--- START OF GIVEN RECORDS ---

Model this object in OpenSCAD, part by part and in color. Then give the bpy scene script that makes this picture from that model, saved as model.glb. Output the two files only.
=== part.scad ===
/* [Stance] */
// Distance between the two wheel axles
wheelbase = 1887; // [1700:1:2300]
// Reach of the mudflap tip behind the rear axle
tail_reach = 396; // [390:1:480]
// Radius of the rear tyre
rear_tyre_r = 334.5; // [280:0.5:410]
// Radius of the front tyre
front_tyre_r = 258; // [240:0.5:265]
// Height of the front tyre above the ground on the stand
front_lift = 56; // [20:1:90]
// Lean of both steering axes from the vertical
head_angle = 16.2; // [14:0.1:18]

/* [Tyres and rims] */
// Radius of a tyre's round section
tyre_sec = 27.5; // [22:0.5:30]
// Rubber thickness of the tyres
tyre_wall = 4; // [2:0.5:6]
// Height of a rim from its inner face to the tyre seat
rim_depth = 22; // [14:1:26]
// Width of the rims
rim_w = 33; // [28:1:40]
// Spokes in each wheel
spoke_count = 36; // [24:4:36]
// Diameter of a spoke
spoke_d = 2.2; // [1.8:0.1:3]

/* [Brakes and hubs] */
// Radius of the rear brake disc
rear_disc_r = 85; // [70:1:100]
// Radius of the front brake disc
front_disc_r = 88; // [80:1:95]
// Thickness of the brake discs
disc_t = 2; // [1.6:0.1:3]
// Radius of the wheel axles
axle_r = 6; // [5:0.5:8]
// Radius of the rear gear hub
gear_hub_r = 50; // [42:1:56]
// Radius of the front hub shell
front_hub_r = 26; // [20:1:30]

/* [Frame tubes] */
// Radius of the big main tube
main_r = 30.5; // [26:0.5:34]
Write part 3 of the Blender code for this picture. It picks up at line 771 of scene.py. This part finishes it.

--- END OF GIVEN RECORDS ---

*PROBLEM DESCRIPTION*.
Print out the whole listing exactly as it appears.

*EXERCISE OUTPUT*.
Model this object in OpenSCAD, part by part and in color. Then give the bpy scene script that makes this picture from that model, saved as model.glb. Output the two files only.
=== part.scad ===
/* [Stance] */
// Distance between the two wheel axles
wheelbase = 1887; // [1700:1:2300]
// Reach of the mudflap tip behind the rear axle
tail_reach = 396; // [390:1:480]
// Radius of the rear tyre
rear_tyre_r = 334.5; // [280:0.5:410]
// Radius of the front tyre
front_tyre_r = 258; // [240:0.5:265]
// Height of the front tyre above the ground on the stand
front_lift = 56; // [20:1:90]
// Lean of both steering axes from the vertical
head_angle = 16.2; // [14:0.1:18]

/* [Tyres and rims] */
// Radius of a tyre's round section
tyre_sec = 27.5; // [22:0.5:30]
// Rubber thickness of the tyres
tyre_wall = 4; // [2:0.5:6]
// Height of a rim from its inner face to the tyre seat
rim_depth = 22; // [14:1:26]
// Width of the rims
rim_w = 33; // [28:1:40]
// Spokes in each wheel
spoke_count = 36; // [24:4:36]
// Diameter of a spoke
spoke_d = 2.2; // [1.8:0.1:3]

/* [Brakes and hubs] */
// Radius of the rear brake disc
rear_disc_r = 85; // [70:1:100]
// Radius of the front brake disc
front_disc_r = 88; // [80:1:95]
// Thickness of the brake discs
disc_t = 2; // [1.6:0.1:3]
// Radius of the wheel axles
axle_r = 6; // [5:0.5:8]
// Radius of the rear gear hub
gear_hub_r = 50; // [42:1:56]
// Radius of the front hub shell
front_hub_r = 26; // [20:1:30]

/* [Frame tubes] */
// Radius of the big main tube
main_r = 30.5; // [26:0.5:34]
Write part 3 of the Blender code for this picture. It picks up at line 771 of scene.py. This part finishes it.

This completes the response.